Trimming your pup's nails can be a stressful situation for both you and the dog, but it's actually a labor of love with health-saving benefits as well. We feed our pets the best quality food we can, we keep them mentally and physically stimulated and give them regular baths, all of which are necessary, but regular nail trimming ranks high in importance to balance your dog's overall health. If the pup's nails get too long, they can break, causing them pain and even infection. Too long nails can also cause an irregular gate, which leads to skeletal damage, according to the ASPCA.

Dog's nails naturally curve as they grow out, if not trimmed regularly, and can curve under and dig into its sensitive toe pads. Since dogs walk on their toes, they then compensate by walking farther back on their pads to avoid discomfort. That awkward gait puts stress and strain on all the other muscles and joints. Just as wearing the wrong shoes can result in backaches and sore knees in humans, trying to walk with uncomfortably long nails can cause joint pain and discomfort for your dog. In the worst case scenario, it can contribute to the development of arthritis and other joint problems, according to Becker Animal Hospital.
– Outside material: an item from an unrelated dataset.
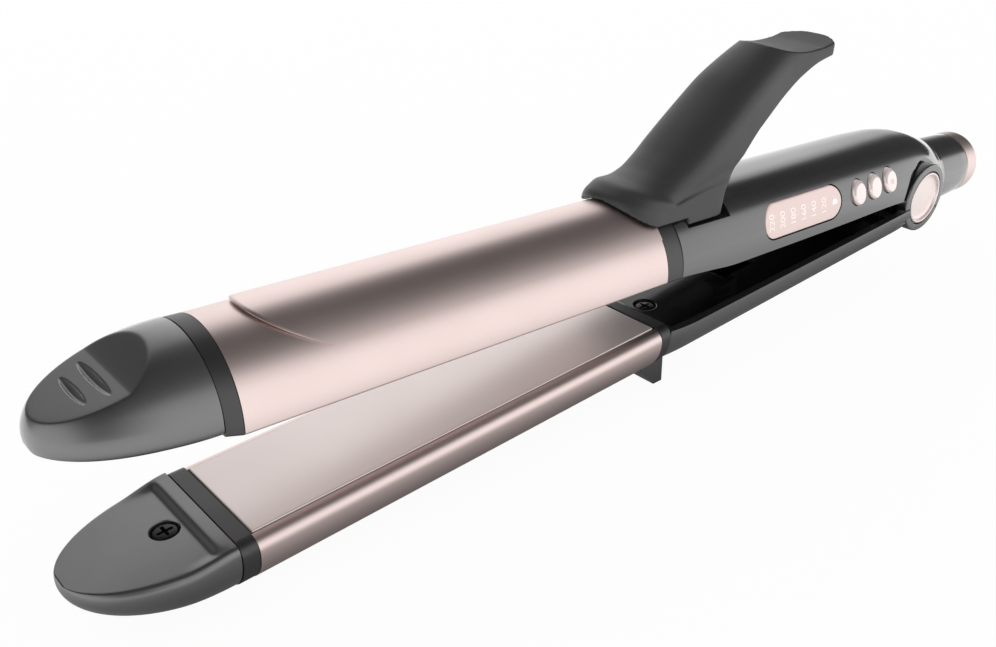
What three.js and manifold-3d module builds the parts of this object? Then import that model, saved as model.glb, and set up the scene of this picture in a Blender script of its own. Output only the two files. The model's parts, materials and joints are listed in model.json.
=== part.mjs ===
// Hair straightener with a curling clip: two hot arms on one hinge, built in millimetres, +Z up.
// Each arm is drawn in its own frame: +X runs from the front edge of the plate to the tail,
// Z = 0 is the plane where the closed plates meet, and the controls are on the -Y side.
import * as THREE from 'three';
import { mergeVertices } from 'three/addons/utils/BufferGeometryUtils.js';
import Module from 'manifold-3d';

const wasm = await Module();
wasm.setup();

// Clearances
const GAP = 0.3; // between two pieces that touch
const RUNNING_GAP = 0.35; // between a shaft and its bore
const SWING_GAP = 0.5; // between pieces that turn past each other

// Barrels and plates
const BARREL_RADIUS = 16;
const BARREL_LENGTH = 112.2;
const BARREL_WALL = 1;
const LIP_WIDTH = 2.7; // how far each barrel edge curls in over the plate
const LOWER_LIP_DEPTH = 2.7;
const UPPER_LIP_DEPTH = 0.76;
const LOWER_LIP_DROP = 0.35; // from the closing plane down to the lower barrel's edges
const UPPER_LIP_RISE = 1.8; // from the closing plane up to the upper barrel's edges
const PLATE_THICKNESS = 2.4;
const PLATE_MEETING_GAP = 0.3;

// Bands and tip caps
const FRONT_BAND = 3.7;
const LOWER_REAR_BAND = 3.3;
const UPPER_REAR_BAND = 5.6;
const BAND_RIM = 3;
const LOWER_TIP_LENGTH = 28.4;
const UPPER_TIP_LENGTH = 28.2;
const LOWER_TIP_FULLNESS = 1.76; // 2 is an ellipse from the band to the nose
const UPPER_TIP_FULLNESS = 1.97;
const TIP_WALL = 2;
const TIP_RIM_WIDTH = 1.2; // rounded rim round the flat faces of the caps
const TIP_RIM_DEPTH = 1.8;
const LOWER_TIP_STEP = 1.2; // how far the caps' flat faces lie back from the bands' edges
const UPPER_TIP_STEP = 1.7;
const TIP_STEP_START = 2.7; // from the band to the top of the sloped step
const TIP_STEP_RUN = 2.1;

// Thumb rest on the upper tip cap
const REST_SLOPE = 0.316;
const REST_CREASE_SETBACK = 13.3; // from the band to the crease at the back of the rest
const REST_CREASE_HEIGHT = 13.5;
const REST_BACK_RUN = 7.6;
const REST_BACK_RISE = 5.4;
const GROOVE_SETBACKS = [15.5, 19.3];
const GROOVE_LENGTHS = [14.4, 11.4];
const GROOVE_WIDTH = 1.7;
const GROOVE_DEPTH = 0.9;

// Heaters and what carries them
const HEATER_LENGTH = 66;
const HEATER_WIDTH = 14;
const HEATER_THICKNESS = 1.5;
const CARRIER_FLANGE = 10.5; // half width
const CARRIER_THICKNESS = 2;
const CARRIER_RIB = 3;
const SENSOR_LENGTH = 7;
const SENSOR_RADIUS = 0.7;
const FUSE_LENGTH = 10;
const FUSE_RADIUS = 1.9;
const LEAD_WIDTH = 3.2;
const LEAD_THICKNESS = 1.2;

// Handles
const HOLLOW_OVERRUN = 0.05; // how far the upper handle's hollow runs out past its open side
const HINGE_FROM_BARREL = 120.5;
const HINGE_HEIGHT = 0.15;
const OPEN_ANGLE = 5.21; // degrees between the arms at rest
const HANDLE_WALL = 2.2;
const LOWER_HALF_WIDTH = 17;
const LOWER_RIM_DROP = 1.3;
const LOWER_DEPTH_FRONT = 15.4;
const LOWER_DEPTH_REAR = 13.9;
const FLOOR_DROP = 3; // from the closing plane down to the lower inner cover
const COVER_THICKNESS = 1.8;
const UPPER_HALF_WIDTH = 16;
const UPPER_FRONT_CREST = 18.56;
const UPPER_CREST = 18.1;
const UPPER_EDGE_FRONT = 2.4;
const UPPER_EDGE = 0.7;
const SHOULDER_FROM_HINGE = 21.4; // where the handle ends at the tail tube

// Hinge
const EAR_RADIUS = 10.6;
const EAR_OUTER = 16.6;
const EAR_INNER = 13.3;
const PIN_RADIUS = 2;
const KNUCKLE_RADIUS = 9.2;
const KNUCKLE_OUTER = 12.8;
const KNUCKLE_INNER = 6.2;
const HINGE_CAP_RADIUS = 8.2;
const HINGE_CAP_DEPTH = 1.6;

// Tail
const TAIL_HEIGHT = -0.2;
const TAIL_LENGTH = 45.9; // from the hinge to the end of the lock ring
const TAIL_ROOT_RADIUS = 11.1;
const TAIL_END_RADIUS = 10.1;
const TAIL_BORE = 8.2;
const LOCK_RING_WIDTH = 6.6;
const BUSH_BORE = 3.6;
const BUSH_LENGTH = 15;

// Foot
const FOOT_DEPTH = 21.6; // below the closing plane
const FOOT_HALF_WIDTH = 8.5;
const FOOT_SOLE = 3.2;
const FOOT_TOP = 8.4;

// Controls
const DISPLAY_START = 32.9; // from the front of the upper handle
const DISPLAY_LENGTH = 35;
const DISPLAY_HEIGHT = 9;
const DISPLAY_CENTRE = 8.4;
const DISPLAY_FACE = 15.5; // how far out its face stands
const BUTTON_RADIUS = 3.5;
const BUTTON_START = 76.4;
const BUTTON_PITCH = 8.3;
const BUTTON_CENTRE = 9.2;
const BUTTON_FACE = 16.9;
const BUTTON_TRAVEL = 0.8;
const BOARD_PLANE = 9.8; // how far out the control board's outer face stands
const POWER_PART_SIDE = 10.4; // how far out the power board's large parts reach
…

Should you trim the nails or use a nail grinder? Nail grinding is like using an emery board on our nails to file them and doesn't cause splintering, which can happen with nail clippers. Spending a few days giving your hound tiny morsels of his or her favorite treat, while turning the grinder on and off nearby, can help desensitize fido to its strange noise.

Adding a puppy pedicure to your dog's routine is something that should be done because you love your pet and want the best for him or her. If you are uncomfortable trimming the nails yourself, ask your veterinarian or groomer to show you the proper way to do this task. The education will be invaluable for you both, according to The Gray Muzzle Project.